Chair of the CEG Sub-group looking at Regional and Net Zero Issues

Electricity Distribution Companies have a critical role to play in supporting the ambitions of local communities across their license areas to respond effectively to the Climate Emergency. They are the first point of contact for many renewable and smart energy projects with the national energy system, which is often exceptionally intimidating and complex to the uninitiated.

The challenge for NGED, communities and national government is that both the urgency and diversity of change required are new. The one thing everyone can agree on is that local action and leadership is critical in delivering national decarbonisation, and this needs to be supported as much as possible.

The role of the CEG is to ensure NGED approach this challenge in a thorough and fair way, thereby delivering cost-effective outcomes for future customers as well as current customers.
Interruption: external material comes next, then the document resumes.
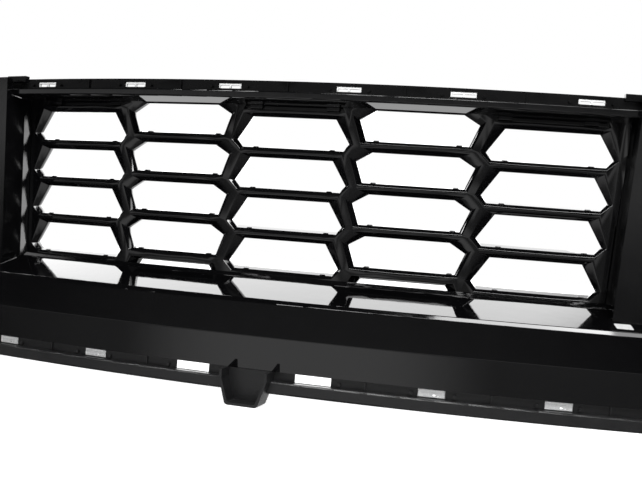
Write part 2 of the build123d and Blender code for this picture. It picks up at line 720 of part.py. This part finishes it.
def make_u_nut(side, height):
    """Sheet-metal nut folded over the bracket flange's outer edge round a hole."""
    with BuildPart() as nut:
        with BuildSketch(Plane.XY.offset(height - u_nut_width / 2)):
            x0 = side * (bracket_flange_out + u_nut_sheet)
            x1 = side * (bracket_hole_x - u_nut_lap)
            back = bracket_back_y - u_nut_recess
            front = bracket_back_y - bracket_wall
            Polygon(
                (x0, back + u_nut_sheet), (x1, back + u_nut_sheet),
                (x1, back), (x0 - side * u_nut_sheet, back),
                (x0 - side * u_nut_sheet, front), (x1, front), (x1, front - u_nut_sheet),
                (x0, front - u_nut_sheet), align=None,
            )
        extrude(amount=u_nut_width)
        with BuildSketch(Plane.XZ.offset(-front + u_nut_sheet)):
            with Locations((side * bracket_hole_x, height)):
                Circle(bracket_hole_r + 1.6)
        extrude(amount=3)
        with Locations(Location((side * bracket_hole_x, bracket_back_y, height), (90, 0, 0))):
            Cylinder(bracket_hole_r, 30, mode=Mode.SUBTRACT)
    return nut.part


left_u_nuts = group("left_u_nuts", [make_u_nut(-1, z) for z in (bracket_hole_top, bracket_hole_bottom)])
right_u_nuts = group("right_u_nuts", [make_u_nut(1, z) for z in (bracket_hole_top, bracket_hole_bottom)])


def foam_strip(low, high, half, label):
    """Soft strip along the bow between the insert and the frame's flange."""
    with BuildPart() as strip:
        with BuildSketch(bow_section(-sweep_angle(half))):
            with Locations(((mesh_front + foam_front) / 2, (low + high) / 2)):
                Rectangle(foam_front - mesh_front, high - low)
        revolve(axis=bow_axis, revolution_arc=2 * sweep_angle(half))
        Box(2 * half, 600, 800, mode=Mode.INTERSECT)
    strip.part.label = label
    return strip.part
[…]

In particular, we are trying to make sure that NGED (and government) consider approaches which go beyond simply trying to address these issues through their existing business model and business-as-usual, as this is likely to be very expensive (or hold back genuine local attempts to respond to climate change). Instead, given the novelty of the challenges, we are asking NGED how they are thinking differently about this challenge, perhaps considering new ways of working with customers (particularly strategic customers such as local authorities and community groups). This might make it easier for communities and regional and local authorities to contribute to cost-effective decarbonisation of the UK, with benefits for all.

There are 130 local authorities within NGED's four license areas, and they often have different targets, which is their democratic right and might often reflect different levels of willingness of local people to engage with renewables or energy efficiency technologies. Different geographical areas are finding that different technical approaches work most cost-effectively for them too: such as solar in the South West, or wind farms in the East Midlands. These can put very different strains on local electricity networks, and require different levels of investment locally for NGED to support new connections effectively.
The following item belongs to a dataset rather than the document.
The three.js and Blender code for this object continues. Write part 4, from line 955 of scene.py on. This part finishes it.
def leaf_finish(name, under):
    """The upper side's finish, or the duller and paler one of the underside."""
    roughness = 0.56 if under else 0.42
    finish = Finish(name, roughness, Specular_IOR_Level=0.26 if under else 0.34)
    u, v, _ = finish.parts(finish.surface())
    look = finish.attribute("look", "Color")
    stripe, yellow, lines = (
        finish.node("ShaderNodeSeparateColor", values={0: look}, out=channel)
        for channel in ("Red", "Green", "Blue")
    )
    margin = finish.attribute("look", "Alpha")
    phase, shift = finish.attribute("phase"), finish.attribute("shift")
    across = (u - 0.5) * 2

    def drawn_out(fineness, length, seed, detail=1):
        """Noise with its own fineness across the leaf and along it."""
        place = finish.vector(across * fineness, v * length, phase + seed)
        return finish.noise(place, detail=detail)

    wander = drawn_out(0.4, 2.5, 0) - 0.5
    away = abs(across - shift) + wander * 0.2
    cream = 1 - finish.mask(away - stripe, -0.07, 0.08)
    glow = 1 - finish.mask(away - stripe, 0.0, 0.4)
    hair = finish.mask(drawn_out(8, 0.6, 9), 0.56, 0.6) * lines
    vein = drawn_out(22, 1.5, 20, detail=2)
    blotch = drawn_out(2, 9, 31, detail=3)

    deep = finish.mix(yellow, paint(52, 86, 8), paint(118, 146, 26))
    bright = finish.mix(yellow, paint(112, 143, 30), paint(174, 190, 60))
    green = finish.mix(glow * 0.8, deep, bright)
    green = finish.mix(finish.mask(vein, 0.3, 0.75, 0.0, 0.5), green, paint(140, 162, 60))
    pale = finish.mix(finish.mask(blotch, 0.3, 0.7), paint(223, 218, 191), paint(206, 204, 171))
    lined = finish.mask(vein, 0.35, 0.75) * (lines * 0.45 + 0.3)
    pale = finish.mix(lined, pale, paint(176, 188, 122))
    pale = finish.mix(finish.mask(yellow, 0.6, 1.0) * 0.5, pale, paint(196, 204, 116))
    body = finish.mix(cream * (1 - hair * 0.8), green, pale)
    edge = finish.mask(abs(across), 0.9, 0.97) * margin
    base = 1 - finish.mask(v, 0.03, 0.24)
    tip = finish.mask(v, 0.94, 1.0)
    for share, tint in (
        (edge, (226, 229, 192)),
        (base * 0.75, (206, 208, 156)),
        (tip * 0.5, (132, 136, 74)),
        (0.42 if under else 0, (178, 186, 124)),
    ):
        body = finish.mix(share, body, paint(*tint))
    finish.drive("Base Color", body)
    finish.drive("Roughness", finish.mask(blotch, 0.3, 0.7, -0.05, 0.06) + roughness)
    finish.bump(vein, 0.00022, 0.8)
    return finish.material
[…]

There is a need for all parties to work together constructively to find new and cost-effective ways of meeting customer needs. The kinds of questions we are asking NGED are:

  • What are they doing to help make it easy for local authority planners and community groups to engage with NGED's investment planning process? This will help avoid costly mistakes such as investments in infrastructure reinforcement which turn out to be unnecessary.
  • How are they working with the national regulator to ensure costs and risks are shared fairly across different areas, without holding back the cities and regions which want to move faster towards zero carbon (especially where local people have voted for this and have indicated willingness to pay)?     
  • How will their business plan be adaptable and responsive enough to support potentially rapid technical and political developments in this area in the next planning period? For example, market penetration of electric vehicles might be much faster than anticipated, and no-one predicted the rapid rise of Climate Emergency Declarations up the political agenda over the last two years.

As with much of the operation of the CEG, we recognise that the answers to these questions are not always easy or obvious, particularly when both we and NGED have an overriding duty to ensure the business plan continues to deliver cost effective outcomes for customers at a time of radical change. Our subgroup is working constructively and actively with the responsible managers within NGED to work through these issues and stimulate better outcomes.